“Are you better off than you were four years ago?” This is the question Ronald Reagan infamously asked in his successful 1980 campaign against Jimmy Carter. The question, and underlying message, was clear and direct: leaders and policies should be evaluated on whether they make our overall lives easier or harder.
We are now living through an incredibly consequential time in US and global history, the outcome of which will be felt for years, if not decades to come. As we seek to evaluate the effectiveness of economic policies and decisions of our leaders, Reagan’s test is a valid one to apply: Are we better off now than we were 18 months ago? If we are using economic indicators to answer this question, for millions of Americans the answer would almost certainly be a resounding, “yes.”
Thanks to stimulus checks, unemployment insurance, and the Child Tax Credit, Americans have an average of 50% more money in their bank accounts than before the start of the pandemic. Overall wages are up, increasing by as much as 11% in some sectors. Unemployment has fallen to an astonishing 4.6%, back down to pre-pandemic levels. And, in the midst of a global pandemic, 11 million people were lifted out of poverty in 2020. All this is not to mention that President Biden just signed one of the largest investments in our infrastructure in U.S. history, which will lead to improved access to public transportation, expanding broadband to close the digital divide and provide high speed internet to every American, and repairs to crumbling roads and bridges.
So why are so many Americans pessimistic about the economy? The simple answer: pessimism sells. It is easier for the media to reflect our fears and anxieties back to us than explain why they’re based on incomplete data. Endless talk about inflation, rising gas prices and energy costs, and increases in the cost of food all paint a gloomy picture. But focusing on those indicators alone is like going on vacation to Hawaii and complaining about the long flight (and then reading headlines about how flights to Hawaii are longer than other destinations).
More Americans than ever are taking control of their professional lives in what is being called the Great Resignation. Even after unemployment benefits have been stopped in many states, workers are refusing to return to jobs with low wages and instead are launching their own businesses and structuring their work/life balances in ways that work best for them, not their employers. Employees have choices and this will continue to lead to rising wages.
Supply chain shortages, which are being framed as the Grinch that will steal Christmas, are in fact an indication that our economy is opening back up. As we head into the season of holiday shopping, demand is on the rise. After an abrupt halt to global economic activity, production and shipping can’t be flipped back on like a switch, but they will catch up. Meanwhile, this is an excellent time to shop our values by supporting local business. Forty-five cents of every dollar spent at a small business stays in our community and turns over seven times before leaving the community. Plus, given that so many had to forfeit the holidays with friends and family last year, isn’t it really the gift of presence we’ll be cherishing most this year?

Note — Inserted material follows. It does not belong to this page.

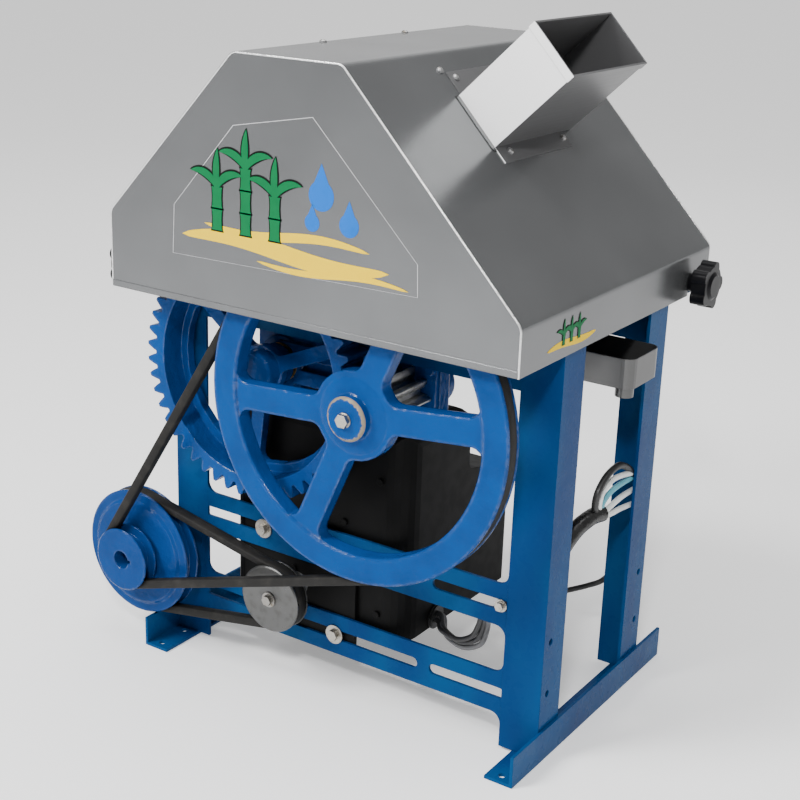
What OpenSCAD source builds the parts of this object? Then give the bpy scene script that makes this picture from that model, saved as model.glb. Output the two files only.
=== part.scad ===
// Sugarcane crushing mill on an angle iron stand, with a stainless hood and a belt driven flywheel.
// Millimetres. X runs along the rollers' feed direction to the right, Y to the rear, Z up from the floor.
// The origin is the centre of the four corner anchor holes in the foot rails.

/* [Stand] */
// Width over the outer faces of the left and right legs
frame_width = 569; // [480:1:680]
// Depth over the outer faces of the front and rear legs
frame_depth = 272; // [240:1:340]
// Width of a leg's face that looks to the front or rear
leg_face = 53; // [40:1:70]
// Width of a leg's face that looks to the side
leg_side = 50; // [40:1:70]
// Sheet thickness of legs, rails and foot rails
frame_sheet = 4; // [3:0.5:6]
// Height of the legs' top ends above the floor
leg_top = 518; // [500:1:560]
// Length of a foot rail from front to rear
foot_length = 404; // [360:2:480]
// Height of a foot rail's standing flange
foot_height = 41; // [30:1:50]
// Width of a foot rail's lying flange
foot_width = 38; // [30:1:50]
// Distance from a foot rail's end to its corner anchor hole
anchor_inset = 12; // [10:1:30]
// Diameter of the anchor holes
anchor_hole = 9; // [7:0.5:12]
// Height of the slotted rails' faces
rail_height = 55; // [45:1:65]
// Lower edge of the upper slotted rail above the floor
upper_rail_z = 165; // [150:1:180]
// Lower edge of the lower slotted rail above the floor
lower_rail_z = 48; // [44:1:60]
// Length of one adjusting slot between its round ends' centres
slot_length = 94; // [60:1:110]
// Height of the adjusting slots
slot_height = 14; // [10:0.5:16]

/* [Drive] */
// Height of the flywheel axis and the bull gear axis above the floor
shaft_z = 419; // [410:1:430]
// Distance from the left legs' outer faces to the bull gear's axis
gear_inset = 160; // [160:1:190]
// Outer diameter of the flywheel
flywheel_diameter = 413; // [380:1:440]
// Width of the flywheel's rim along the axis
rim_width = 24; // [22:0.5:30]
// Radial thickness of the flywheel's rim
rim_thickness = 34; // [24:1:40]
// Width of a flywheel spoke
spoke_width = 33; // [24:1:40]
// Diameter of the flywheel shaft
drive_shaft_diameter = 35; // [30:1:40]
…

Our economy is telling a story, but it is not one of impending doom. Social change theorists talk about the value of positive deviants – or as Chip and Dan Heath call them, bright spots. As humans we’re hardwired to look for problems and get bogged down in analysis paralysis, believing that huge structural issues require equally huge solutions. Looking for bright spots defies this logic by focusing on things that are working even in the midst of challenges and seeking to replicate that success.

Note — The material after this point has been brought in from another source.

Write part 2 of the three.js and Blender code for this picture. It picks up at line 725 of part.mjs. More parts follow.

Low unemployment. Lower poverty rates. Higher wages. More agency and choice in the job market. These are all bright spots. How do we get more of these results?
The policies we’ve enacted during the pandemic all share a common thread: they targeted the populations most vulnerable to the effects of the pandemic and empowered them not just to survive but thrive. They also implicitly acknowledged a fact that our market driven, consumerist culture has tried for decades to deny: we are all in this together. When we pursue economic policies that create a Darwinian competition for success, it’s the majority that loses. When we pursue policies that protect the most vulnerable, everyone benefits.
Applying the lens of bright spots to our current economic reality does not mean we need to deny the challenges that do still exist. The racial wealth gap still means that minorities are not seeing the same rates of growth and recovery as white populations. On average the upper percentiles are seeing significantly more benefit from the positive economy than those with fewer assets. Having your carefully managed grocery bill go up unexpectedly is still a shock to the system. And, of course, economic indicators can’t measure the stress and heartache we’ve all endured or the tragic loss of life. The fullness of life is more than the economy.
But only looking at problems prevents us from seeing possible solutions.
Faith+Finance has been hosting an online series, Building a Just + Loving Economy. In the second session, UK economist and theologian Eve Poole and Brookings’ Senior Fellow Andre Perry walked through how the economy is not an amoral law of nature, like gravity. Instead it is a tool. As such we can – and should – rightly ask whether it is a tool being used for moral or immoral ends. In the next installment, Anne Snyder, Editor-in-Chief of Comment magazine, Jennifer Bailey, Executive Director of Faith Matters Network, and Peter Block, community leadership guru, will be exploring the ways in which investing in communities and promoting the common good leads to a more resilient and healthy economy, and more importantly, to more resilient and thriving citizens.
Addictive as it is, pessimism won’t get us anywhere. Now is the time to double down on the policies that are working and use them to reshape our approach to our economic and civic lives.